Regarding little oh as a real number

Question

In Strichartz's $\textit{The Way of Analysis}$ he justifies differentiability of $f:\mathbb{R}^{n} \rightarrow \mathbb{R}^{m}$ implies continuity by taking the limit as $x \rightarrow y$ of $$f(x) = f(y)+df(y)(x-y)+o(|x-y|)$$ Obviously $f(y)$ is a constant and I was able to justify to myself that $df(y)(x-y) \rightarrow 0$ as $x \rightarrow y$, but $o(|x-y|) \rightarrow 0$ seems absurd because as far as I am concerned little oh doesnt represent a real number (as a note I am familiar with the limit definition).

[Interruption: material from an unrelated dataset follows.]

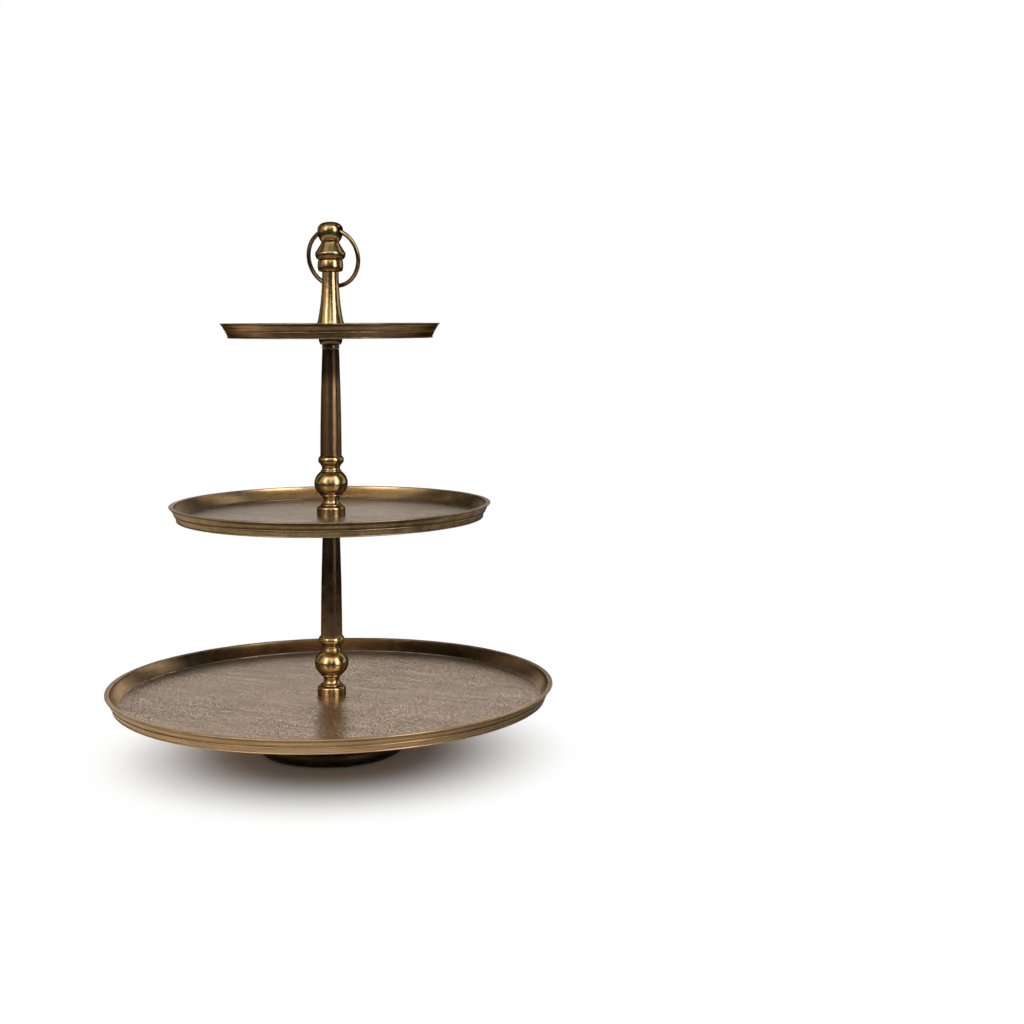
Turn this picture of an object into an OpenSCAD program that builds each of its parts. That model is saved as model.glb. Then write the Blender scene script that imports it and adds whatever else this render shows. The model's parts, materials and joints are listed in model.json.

He goes on to further show that $f$ is also Lipschitz continuous by writing $$|f(x)-f(y)| = |df(y)(x-y)+o(|x-y|)| \le |df(y)(x-y)|+|o(|x-y|)|$$ (again regarding little oh as a real number) and then noticing $|o(|x-y|)| \le |x-y|$ and $|Ax| \le M|x|$ for any matrix $A$. Can someone help me justify why we can regard little oh as a real number and treat it algebraically?

Answer 1

$o(|x-y|)$ is a placeholder for the remainder term $$r(x,y) := f(x) - f(y) - df(y)(x-y)$$ and indicates that $\frac{|r(x,y)|}{|x-y|} \to 0$ as $x \to y$.